= Trap crop =

Plant that attracts agricultural pests away from nearby crops

A trap crop is a plant that attracts agricultural pests, usually insects, away from nearby harvested crops. This form of companion planting can save a main crop from decimation by pests with reduced use of artificial pesticides. A trap crop is used for attracting the insect and pests away from a target crop field or individual crop plants within a field. Many trap crops have successfully diverted pests from focal crops in small scale greenhouse, garden and field experiments; a small portion of these plants have been shown to reduce pest damage at larger commercial scales. A common explanation for reported trap cropping failures, is that attractive trap plants only protect nearby plants if the insects do not move back into the target crop. In a review of 100 trap cropping examples in 2006, only 10 trap crops were classified as successful at a commercial scale, and in all successful cases, trap cropping was supplemented with management practices that specifically limited insect dispersal from the trap crop back into the target crop. Quantitative models of pests moving between trap and main crops suggest that in the absence of such methods a substantial proportion of the landscape has to be dedicated to the trap crop, limiting the feasibility such a strategy if growers are not willing to sacrifice that much space to unharvested trap plants. In such cases optimal trap crop allocations can be up to roughly 30 percent of the field.

==Examples==
Examples of trap crops include:

- Alfalfa planted in strips among cotton, to draw away lygus bugs, while castor beans surround the field, or tobacco planted in strips among it, to protect from the budworm Heliothis.
- Rose enthusiasts often plant Pelargonium geraniums among their rosebushes because Japanese beetles are drawn to the geraniums, which are toxic to them.
- Chervil is used by gardeners to protect vegetable plants from slugs.
- Rye, sesbania, and sicklepod are used to protect soybeans from corn seeding maggots, stink bugs, and velvet green caterpillars, respectively.
- Mustard and alfalfa planted near strawberries to attract lygus bugs, a method pioneered by Jim Cochran.
- Blue Hubbard squash is planted near cucurbit crops to attract squash vine borer, squash bugs, and both spotted and striped Cucumber beetle.
- In push-pull agricultural pest management, napier grass or signal grass (Brachiaria brizantha) are used as trap crops to attract stemboring moths such as Chilo partellus.

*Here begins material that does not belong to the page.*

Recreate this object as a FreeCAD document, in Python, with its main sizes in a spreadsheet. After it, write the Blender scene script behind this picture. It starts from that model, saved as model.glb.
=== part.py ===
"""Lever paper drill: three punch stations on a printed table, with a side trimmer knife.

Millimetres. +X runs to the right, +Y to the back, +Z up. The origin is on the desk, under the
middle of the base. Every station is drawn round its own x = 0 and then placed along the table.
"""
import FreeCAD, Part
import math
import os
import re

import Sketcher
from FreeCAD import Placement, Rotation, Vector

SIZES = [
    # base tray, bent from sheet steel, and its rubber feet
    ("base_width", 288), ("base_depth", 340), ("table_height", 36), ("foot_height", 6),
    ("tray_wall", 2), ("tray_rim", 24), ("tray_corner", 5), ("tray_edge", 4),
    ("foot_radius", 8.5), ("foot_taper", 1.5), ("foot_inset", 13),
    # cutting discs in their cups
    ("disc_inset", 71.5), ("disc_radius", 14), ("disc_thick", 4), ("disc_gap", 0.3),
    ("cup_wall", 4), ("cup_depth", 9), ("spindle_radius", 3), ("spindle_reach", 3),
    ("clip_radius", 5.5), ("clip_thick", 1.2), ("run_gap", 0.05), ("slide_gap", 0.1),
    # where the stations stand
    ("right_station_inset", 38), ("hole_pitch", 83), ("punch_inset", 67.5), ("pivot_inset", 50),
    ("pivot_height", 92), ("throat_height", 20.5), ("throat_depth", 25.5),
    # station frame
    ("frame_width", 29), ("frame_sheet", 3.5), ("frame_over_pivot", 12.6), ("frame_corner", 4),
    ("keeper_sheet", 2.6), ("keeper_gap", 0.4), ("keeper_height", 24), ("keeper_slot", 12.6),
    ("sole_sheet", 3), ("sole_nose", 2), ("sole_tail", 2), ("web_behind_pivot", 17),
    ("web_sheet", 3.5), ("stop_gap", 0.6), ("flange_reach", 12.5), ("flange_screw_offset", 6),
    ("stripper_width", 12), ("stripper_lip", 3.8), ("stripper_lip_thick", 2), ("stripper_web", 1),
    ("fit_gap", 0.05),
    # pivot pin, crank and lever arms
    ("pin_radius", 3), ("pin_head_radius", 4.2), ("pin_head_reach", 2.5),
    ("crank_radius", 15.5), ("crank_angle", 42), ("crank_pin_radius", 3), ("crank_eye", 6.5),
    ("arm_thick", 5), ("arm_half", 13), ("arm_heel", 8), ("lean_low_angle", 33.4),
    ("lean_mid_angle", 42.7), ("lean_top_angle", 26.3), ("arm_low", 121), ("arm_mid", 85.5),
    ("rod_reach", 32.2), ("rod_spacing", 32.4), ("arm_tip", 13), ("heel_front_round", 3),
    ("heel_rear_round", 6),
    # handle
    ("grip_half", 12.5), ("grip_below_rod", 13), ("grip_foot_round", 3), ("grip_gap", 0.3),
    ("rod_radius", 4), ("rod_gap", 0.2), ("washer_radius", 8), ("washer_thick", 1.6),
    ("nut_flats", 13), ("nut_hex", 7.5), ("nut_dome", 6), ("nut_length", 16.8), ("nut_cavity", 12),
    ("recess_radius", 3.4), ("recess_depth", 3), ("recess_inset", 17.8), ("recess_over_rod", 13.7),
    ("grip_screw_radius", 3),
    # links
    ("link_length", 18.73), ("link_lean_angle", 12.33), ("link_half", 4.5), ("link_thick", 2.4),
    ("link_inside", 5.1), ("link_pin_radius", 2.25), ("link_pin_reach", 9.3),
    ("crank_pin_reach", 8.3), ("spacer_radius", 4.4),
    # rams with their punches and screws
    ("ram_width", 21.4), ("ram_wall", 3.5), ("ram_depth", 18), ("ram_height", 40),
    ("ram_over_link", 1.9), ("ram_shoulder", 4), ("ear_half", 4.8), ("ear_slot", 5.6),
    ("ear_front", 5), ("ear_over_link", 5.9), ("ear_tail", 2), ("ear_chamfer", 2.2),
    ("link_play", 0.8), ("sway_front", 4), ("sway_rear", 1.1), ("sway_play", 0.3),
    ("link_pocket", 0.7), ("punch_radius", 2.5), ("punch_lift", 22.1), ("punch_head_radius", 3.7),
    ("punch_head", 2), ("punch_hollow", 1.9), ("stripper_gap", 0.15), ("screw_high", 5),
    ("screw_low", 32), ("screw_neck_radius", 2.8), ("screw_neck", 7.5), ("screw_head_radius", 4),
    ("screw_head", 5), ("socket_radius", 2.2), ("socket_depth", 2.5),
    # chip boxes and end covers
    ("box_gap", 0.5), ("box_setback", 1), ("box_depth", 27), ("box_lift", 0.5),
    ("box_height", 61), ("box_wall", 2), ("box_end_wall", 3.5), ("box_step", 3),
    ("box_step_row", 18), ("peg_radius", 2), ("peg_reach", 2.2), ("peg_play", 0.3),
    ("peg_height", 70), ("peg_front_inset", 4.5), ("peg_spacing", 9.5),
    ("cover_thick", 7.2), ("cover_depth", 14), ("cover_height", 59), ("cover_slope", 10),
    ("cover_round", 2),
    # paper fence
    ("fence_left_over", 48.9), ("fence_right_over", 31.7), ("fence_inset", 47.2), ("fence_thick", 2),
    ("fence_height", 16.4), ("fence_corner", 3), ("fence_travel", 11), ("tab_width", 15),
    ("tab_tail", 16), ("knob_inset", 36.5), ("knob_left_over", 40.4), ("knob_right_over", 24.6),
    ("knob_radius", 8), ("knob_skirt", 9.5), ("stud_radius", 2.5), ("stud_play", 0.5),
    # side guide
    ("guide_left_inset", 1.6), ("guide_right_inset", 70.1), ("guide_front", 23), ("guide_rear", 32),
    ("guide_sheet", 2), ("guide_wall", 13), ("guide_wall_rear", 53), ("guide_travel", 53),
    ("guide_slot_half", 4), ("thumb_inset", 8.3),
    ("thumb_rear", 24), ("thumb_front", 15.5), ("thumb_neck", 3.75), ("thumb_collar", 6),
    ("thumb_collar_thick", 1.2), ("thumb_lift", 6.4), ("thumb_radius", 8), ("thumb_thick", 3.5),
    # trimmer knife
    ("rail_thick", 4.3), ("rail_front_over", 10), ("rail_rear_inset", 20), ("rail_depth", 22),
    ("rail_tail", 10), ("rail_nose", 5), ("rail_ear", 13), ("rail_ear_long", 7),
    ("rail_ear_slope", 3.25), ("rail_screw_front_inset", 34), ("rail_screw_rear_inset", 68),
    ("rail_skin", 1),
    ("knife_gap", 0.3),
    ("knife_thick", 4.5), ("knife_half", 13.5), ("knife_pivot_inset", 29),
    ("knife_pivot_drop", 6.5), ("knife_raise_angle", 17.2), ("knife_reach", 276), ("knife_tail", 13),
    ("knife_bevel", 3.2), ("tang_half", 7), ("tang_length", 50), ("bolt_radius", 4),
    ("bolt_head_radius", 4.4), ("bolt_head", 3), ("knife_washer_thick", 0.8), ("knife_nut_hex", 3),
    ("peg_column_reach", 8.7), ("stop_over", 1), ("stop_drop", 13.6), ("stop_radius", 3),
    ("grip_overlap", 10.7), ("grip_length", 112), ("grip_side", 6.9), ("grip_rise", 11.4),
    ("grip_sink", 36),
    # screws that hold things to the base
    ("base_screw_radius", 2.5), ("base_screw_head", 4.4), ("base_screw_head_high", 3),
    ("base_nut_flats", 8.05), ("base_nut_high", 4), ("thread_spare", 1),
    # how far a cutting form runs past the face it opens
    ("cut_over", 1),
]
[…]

Trap crops can be planted around the circumference of the field to be protected, which is assumed to act as a barrier for entry by pests, or they can be interspersed among the main crop, for example being planted every ninth row. Planting crops in rows helps facilitate supplemental management practices that prevent insect pest dispersal back into the main field, such as driving a vehicle above the trap crop which then removes insect pests by vacuuming them off of the trap crop row or targeted insecticides, which are only deployed on the trap crop. Even if pesticides are used to control insects on the trap crop, total pesticides are greatly reduced in this scenario over conventional agricultural pesticide applications because they are only deployed on a small portion of the farm (the trap crop). Other strategies that prevent dispersal of insect pests back into the main crop include cutting the trap plants, applying predators or parasitoids to the trap plant that eat the pest, and planting a high ratio of trap plants to other plants.

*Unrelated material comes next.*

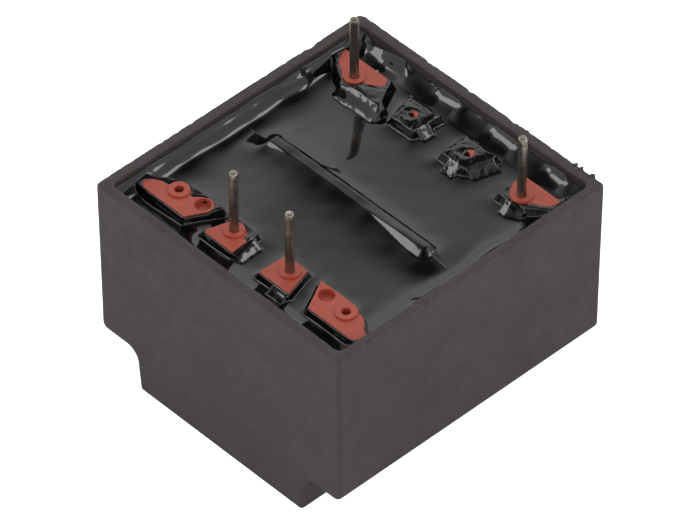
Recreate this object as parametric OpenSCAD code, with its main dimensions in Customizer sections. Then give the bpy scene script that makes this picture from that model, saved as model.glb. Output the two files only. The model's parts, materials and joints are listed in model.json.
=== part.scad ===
// Encapsulated mains transformer for a printed circuit board, lying on its
// closed face with the pins up. The closed face is z = 0 and the pins point
// along +Z. X runs along the pin rows, and Y from the secondary row (-Y) to
// the primary row (+Y). The origin is in the middle of the closed face.
// The sizes follow one chain: pin grid and core, then bobbin, then case.

/* [Pin grid] */
// Distance between neighbouring pin positions in a row
pin_pitch = 5; // [4.2:0.1:6.5]
// Distance between the two pin rows
row_spacing = 15; // [12.5:0.1:19]
// Diameter of a pin
pin_d = 0.6; // [0.4:0.05:0.8]
// Length of a pin above its terminal block
pin_above_block = 4.95; // [2:0.05:8]
// Radius of the bend that turns a pin into its winding tail, at its centreline
pin_bend_r = 0.6; // [0.5:0.05:0.8]
// Length of the winding tail outside its terminal block
tail_out = 1.3; // [0.8:0.05:2]
// Gap drawn round a pressed pin
pin_fit = 0.02; // [0.01:0.01:0.05]
// Sides of the coined stretch that grips the terminal block
pin_grip_sides = 8; // [4:1:12]
// Depth of a pin hole below the terminal block's top
pin_hole_depth = 3; // [1.8:0.1:4]

/* [Core] */
// Width of the centre leg
centre_leg = 6; // [4.5:0.1:9]
// Width of one outer leg
outer_leg = 3; // [2:0.1:4.5]
// Width of the yoke that joins the legs
yoke = 3; // [2:0.1:4.5]
// Width of one winding window
window_w = 4; // [3.2:0.1:6]
// Thickness of one lamination
lamination_t = 0.5; // [0.35:0.05:0.65]
// Number of laminations in the stack
lamination_count = 10; // [8:1:14]

/* [Bobbin] */
// Gap between the core's leg and the bobbin's bore
bore_gap = 0.1; // [0.05:0.01:0.2]
// Wall of the bobbin's tube
tube_wall = 0.6; // [0.4:0.05:1]
// Thickness of an end flange
flange_t = 0.7; // [0.5:0.05:1]
// Height of a flange over the tube, along Z
flange_reach_z = 2.47; // [1.8:0.01:3.5]
// Gap between a flange's side and the outer leg
flange_side_gap = 0.4; // [0.2:0.05:0.8]
// Gap between an end flange and the yoke
flange_end_gap = 0.1; // [0.05:0.01:0.2]
// Radius of a flange's corners
flange_corner_r = 0.6; // [0.3:0.05:0.9]
// Thickness of the partition between the two winding chambers
partition_t = 0.6; // [0.4:0.05:0.9]
// Half width of the partition where it rises over the core
partition_top_half = 6.9; // [5:0.1:8]
// Depth of the partition's top edge below the terminal blocks
partition_drop = 0.25; // [0.1:0.05:0.6]
// Distance from an end flange's outer face to its pin row
pin_to_flange = 0.6; // [0.4:0.05:1]
// Distance from a pin row to the outer face of its terminal bar
bar_out = 1.4; // [1.1:0.05:2]
// Gap between the core and the terminal bar over it
bar_gap = 0.2; // [0.1:0.05:0.4]
// Height of the terminal blocks over the end flanges
block_rise = 2.51; // [2:0.01:4]
// Depth of the wire slots between the terminal blocks
slot_depth = 1.55; // [1.2:0.05:2]
// Outer diameter of the ring boss round a pin position
boss_d = 1.4; // [1:0.05:1.8]
// Height of a ring boss
boss_h = 0.12; // [0.05:0.01:0.25]
// Distance from its pin to the inner side of the end block that is cut short
short_block_near = 1.2; // [1:0.05:1.9]
// Diameter of the ejector mark on an end block
ejector_d = 1.1; // [0.8:0.05:1.2]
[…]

Trap crops, when used on an industrial scale, are generally planted at a key time in the pest's life-cycle, and then destroyed before that life-cycle finishes and the pest might have transferred from the trap plants to the main crop.

==Mechanism==
Recent studies on host-plant finding have shown that flying pests are far less successful if their host-plants are surrounded by any other plant, or even "decoy-plants" made of green plastic, cardboard or any other green material. The host-plant finding process occurs in three phases.

The first phase is stimulation by odours characteristic to the host-plant. This induces the insect to try to land on the plant it seeks. But insects avoid landing on brown (bare) soil. So if only the host-plant is present, the insects will quasi-systematically find it by landing on the only green thing around. This is called an "appropriate landing". When it does an "inappropriate landing", it flies off to any other nearby patch of green. It eventually leaves the area if there are too many "inappropriate" landings.

The second phase of host-plant finding is for the insect to make short flights from leaf to leaf to assess the plant's overall suitability. The number of leaf-to-leaf flights varies according to the insect species and to the host-plant stimulus received from each leaf. But the insect must accumulate sufficient stimuli from the host-plant to lay eggs; so it must make a certain number of consecutive "appropriate" landings. Hence if it makes an "inappropriate landing", the assessment of that plant is negative and the insect must start the process anew.

Thus, a clover ground cover was shown to have the same disruptive effect on eight pest species from four insect orders. An experiment showed that 36% of cabbage root flies laid eggs beside cabbages growing in bare soil (which resulted in no crop), compared with only 7% beside cabbages growing in clover (which allowed a good crop). Moreover, simple decoys made of green cardboard disrupted appropriate landings just as well as the clover.